▶ [INPUT]:
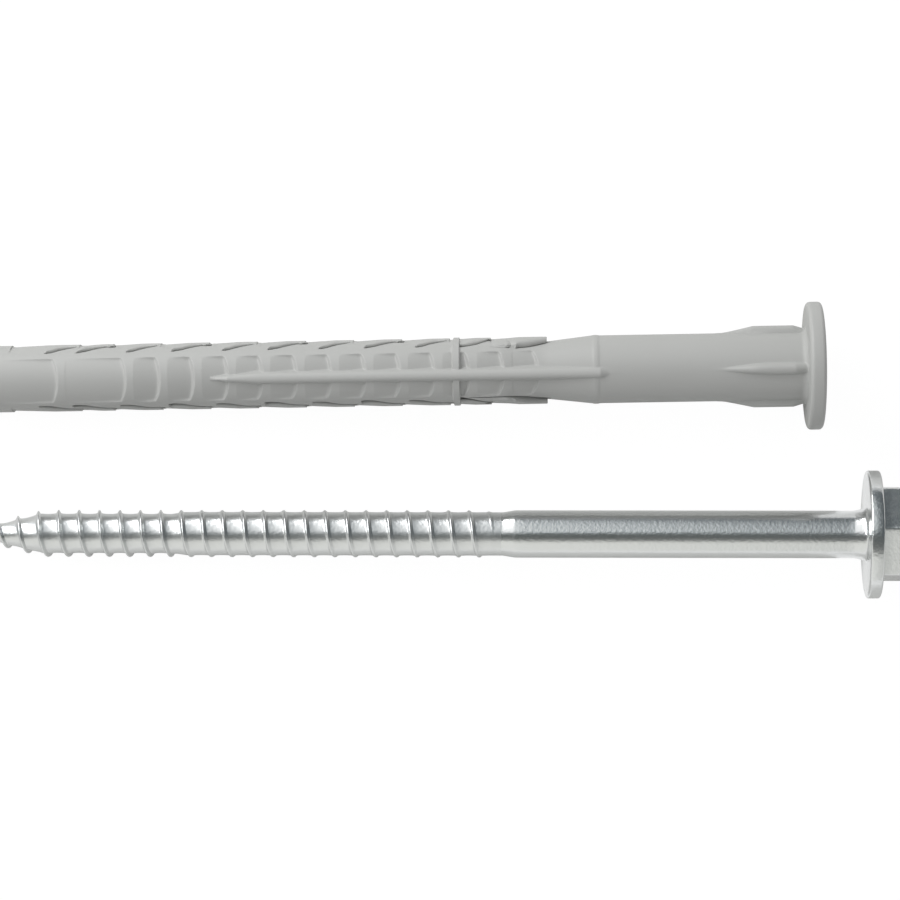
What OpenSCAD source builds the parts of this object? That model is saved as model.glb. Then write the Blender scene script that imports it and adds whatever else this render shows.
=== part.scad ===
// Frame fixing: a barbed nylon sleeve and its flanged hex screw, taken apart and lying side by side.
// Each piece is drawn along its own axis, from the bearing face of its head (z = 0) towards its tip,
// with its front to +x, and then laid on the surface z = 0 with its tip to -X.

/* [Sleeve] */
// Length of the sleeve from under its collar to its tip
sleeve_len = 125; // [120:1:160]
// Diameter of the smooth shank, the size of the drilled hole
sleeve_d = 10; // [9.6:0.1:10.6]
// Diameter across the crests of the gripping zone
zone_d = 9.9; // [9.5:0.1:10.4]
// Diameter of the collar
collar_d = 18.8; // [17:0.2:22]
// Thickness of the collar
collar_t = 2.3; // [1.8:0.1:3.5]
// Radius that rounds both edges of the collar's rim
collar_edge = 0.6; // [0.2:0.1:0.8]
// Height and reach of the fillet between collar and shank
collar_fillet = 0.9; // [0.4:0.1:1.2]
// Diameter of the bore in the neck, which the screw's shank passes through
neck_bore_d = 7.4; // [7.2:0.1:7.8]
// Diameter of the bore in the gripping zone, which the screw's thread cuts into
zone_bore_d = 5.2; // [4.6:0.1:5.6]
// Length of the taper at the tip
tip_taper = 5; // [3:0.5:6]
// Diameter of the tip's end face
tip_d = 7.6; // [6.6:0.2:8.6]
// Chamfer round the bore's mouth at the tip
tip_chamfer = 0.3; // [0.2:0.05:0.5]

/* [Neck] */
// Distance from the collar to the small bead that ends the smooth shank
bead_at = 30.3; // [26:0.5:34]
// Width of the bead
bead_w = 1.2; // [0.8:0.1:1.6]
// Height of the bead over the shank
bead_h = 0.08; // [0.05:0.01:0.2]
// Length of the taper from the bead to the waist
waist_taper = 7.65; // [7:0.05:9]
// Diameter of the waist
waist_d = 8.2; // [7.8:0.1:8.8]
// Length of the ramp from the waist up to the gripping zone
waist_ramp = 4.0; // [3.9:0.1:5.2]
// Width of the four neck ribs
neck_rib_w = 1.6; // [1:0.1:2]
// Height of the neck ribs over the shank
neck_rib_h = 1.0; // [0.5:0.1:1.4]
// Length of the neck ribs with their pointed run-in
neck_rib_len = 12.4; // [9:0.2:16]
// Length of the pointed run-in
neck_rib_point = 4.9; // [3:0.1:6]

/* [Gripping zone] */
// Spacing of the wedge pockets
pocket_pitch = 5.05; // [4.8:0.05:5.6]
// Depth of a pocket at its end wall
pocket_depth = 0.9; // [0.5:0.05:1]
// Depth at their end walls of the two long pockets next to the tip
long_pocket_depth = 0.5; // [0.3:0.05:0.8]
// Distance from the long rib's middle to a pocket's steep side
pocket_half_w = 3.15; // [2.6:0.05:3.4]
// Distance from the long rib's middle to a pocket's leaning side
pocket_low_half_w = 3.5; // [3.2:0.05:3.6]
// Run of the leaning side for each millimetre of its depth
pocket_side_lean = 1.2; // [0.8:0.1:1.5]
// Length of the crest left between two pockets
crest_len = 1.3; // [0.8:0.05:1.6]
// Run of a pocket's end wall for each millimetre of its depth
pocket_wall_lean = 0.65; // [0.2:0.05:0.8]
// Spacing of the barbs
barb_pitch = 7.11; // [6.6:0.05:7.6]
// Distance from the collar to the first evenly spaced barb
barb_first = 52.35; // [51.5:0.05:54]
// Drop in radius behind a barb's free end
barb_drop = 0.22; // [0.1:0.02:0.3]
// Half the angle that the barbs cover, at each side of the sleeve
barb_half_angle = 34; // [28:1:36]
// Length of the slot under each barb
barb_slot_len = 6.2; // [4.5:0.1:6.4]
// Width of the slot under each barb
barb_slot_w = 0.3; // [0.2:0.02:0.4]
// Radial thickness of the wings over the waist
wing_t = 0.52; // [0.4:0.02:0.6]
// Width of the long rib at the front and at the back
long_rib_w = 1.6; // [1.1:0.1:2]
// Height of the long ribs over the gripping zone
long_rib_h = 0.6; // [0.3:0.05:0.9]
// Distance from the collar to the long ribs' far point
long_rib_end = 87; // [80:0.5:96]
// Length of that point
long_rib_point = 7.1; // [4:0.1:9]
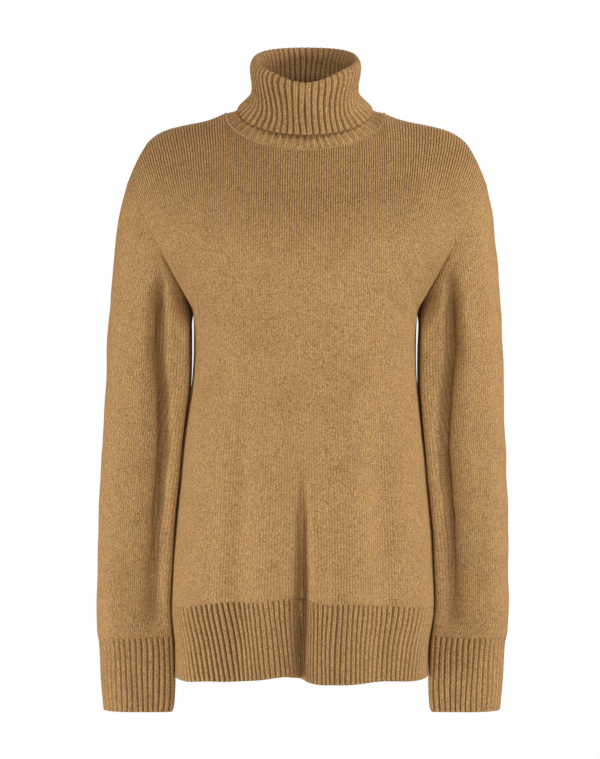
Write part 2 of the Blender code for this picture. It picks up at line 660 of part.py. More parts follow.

▶ [TASK TO COMPLETE]:
Each line above must be printed exactly as it appears.

▶ [THE RESPONSE]:
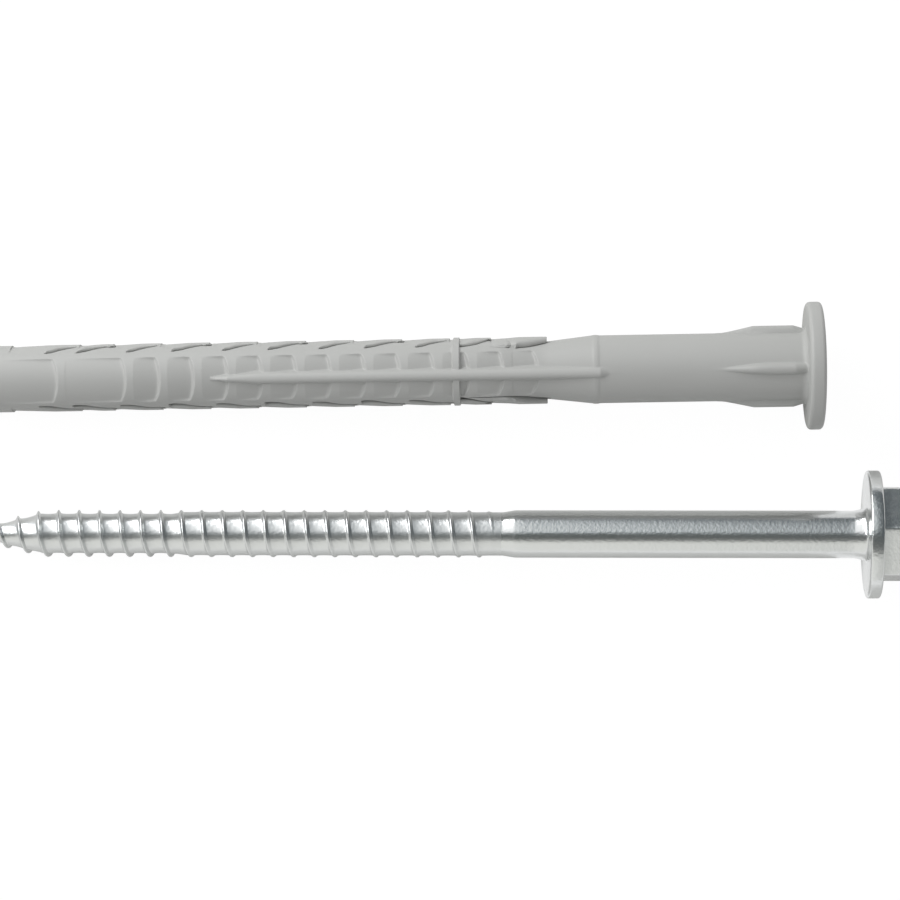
What OpenSCAD source builds the parts of this object? That model is saved as model.glb. Then write the Blender scene script that imports it and adds whatever else this render shows.
=== part.scad ===
// Frame fixing: a barbed nylon sleeve and its flanged hex screw, taken apart and lying side by side.
// Each piece is drawn along its own axis, from the bearing face of its head (z = 0) towards its tip,
// with its front to +x, and then laid on the surface z = 0 with its tip to -X.

/* [Sleeve] */
// Length of the sleeve from under its collar to its tip
sleeve_len = 125; // [120:1:160]
// Diameter of the smooth shank, the size of the drilled hole
sleeve_d = 10; // [9.6:0.1:10.6]
// Diameter across the crests of the gripping zone
zone_d = 9.9; // [9.5:0.1:10.4]
// Diameter of the collar
collar_d = 18.8; // [17:0.2:22]
// Thickness of the collar
collar_t = 2.3; // [1.8:0.1:3.5]
// Radius that rounds both edges of the collar's rim
collar_edge = 0.6; // [0.2:0.1:0.8]
// Height and reach of the fillet between collar and shank
collar_fillet = 0.9; // [0.4:0.1:1.2]
// Diameter of the bore in the neck, which the screw's shank passes through
neck_bore_d = 7.4; // [7.2:0.1:7.8]
// Diameter of the bore in the gripping zone, which the screw's thread cuts into
zone_bore_d = 5.2; // [4.6:0.1:5.6]
// Length of the taper at the tip
tip_taper = 5; // [3:0.5:6]
// Diameter of the tip's end face
tip_d = 7.6; // [6.6:0.2:8.6]
// Chamfer round the bore's mouth at the tip
tip_chamfer = 0.3; // [0.2:0.05:0.5]

/* [Neck] */
// Distance from the collar to the small bead that ends the smooth shank
bead_at = 30.3; // [26:0.5:34]
// Width of the bead
bead_w = 1.2; // [0.8:0.1:1.6]
// Height of the bead over the shank
bead_h = 0.08; // [0.05:0.01:0.2]
// Length of the taper from the bead to the waist
waist_taper = 7.65; // [7:0.05:9]
// Diameter of the waist
waist_d = 8.2; // [7.8:0.1:8.8]
// Length of the ramp from the waist up to the gripping zone
waist_ramp = 4.0; // [3.9:0.1:5.2]
// Width of the four neck ribs
neck_rib_w = 1.6; // [1:0.1:2]
// Height of the neck ribs over the shank
neck_rib_h = 1.0; // [0.5:0.1:1.4]
// Length of the neck ribs with their pointed run-in
neck_rib_len = 12.4; // [9:0.2:16]
// Length of the pointed run-in
neck_rib_point = 4.9; // [3:0.1:6]

/* [Gripping zone] */
// Spacing of the wedge pockets
pocket_pitch = 5.05; // [4.8:0.05:5.6]
// Depth of a pocket at its end wall
pocket_depth = 0.9; // [0.5:0.05:1]
// Depth at their end walls of the two long pockets next to the tip
long_pocket_depth = 0.5; // [0.3:0.05:0.8]
// Distance from the long rib's middle to a pocket's steep side
pocket_half_w = 3.15; // [2.6:0.05:3.4]
// Distance from the long rib's middle to a pocket's leaning side
pocket_low_half_w = 3.5; // [3.2:0.05:3.6]
// Run of the leaning side for each millimetre of its depth
pocket_side_lean = 1.2; // [0.8:0.1:1.5]
// Length of the crest left between two pockets
crest_len = 1.3; // [0.8:0.05:1.6]
// Run of a pocket's end wall for each millimetre of its depth
pocket_wall_lean = 0.65; // [0.2:0.05:0.8]
// Spacing of the barbs
barb_pitch = 7.11; // [6.6:0.05:7.6]
// Distance from the collar to the first evenly spaced barb
barb_first = 52.35; // [51.5:0.05:54]
// Drop in radius behind a barb's free end
barb_drop = 0.22; // [0.1:0.02:0.3]
// Half the angle that the barbs cover, at each side of the sleeve
barb_half_angle = 34; // [28:1:36]
// Length of the slot under each barb
barb_slot_len = 6.2; // [4.5:0.1:6.4]
// Width of the slot under each barb
barb_slot_w = 0.3; // [0.2:0.02:0.4]
// Radial thickness of the wings over the waist
wing_t = 0.52; // [0.4:0.02:0.6]
// Width of the long rib at the front and at the back
long_rib_w = 1.6; // [1.1:0.1:2]
// Height of the long ribs over the gripping zone
long_rib_h = 0.6; // [0.3:0.05:0.9]
// Distance from the collar to the long ribs' far point
long_rib_end = 87; // [80:0.5:96]
// Length of that point
long_rib_point = 7.1; // [4:0.1:9]
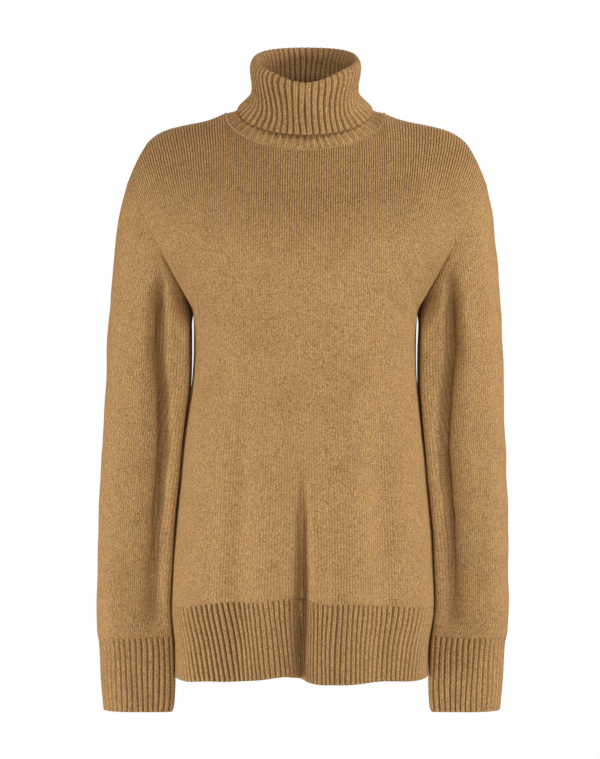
Write part 2 of the Blender code for this picture. It picks up at line 660 of part.py. More parts follow.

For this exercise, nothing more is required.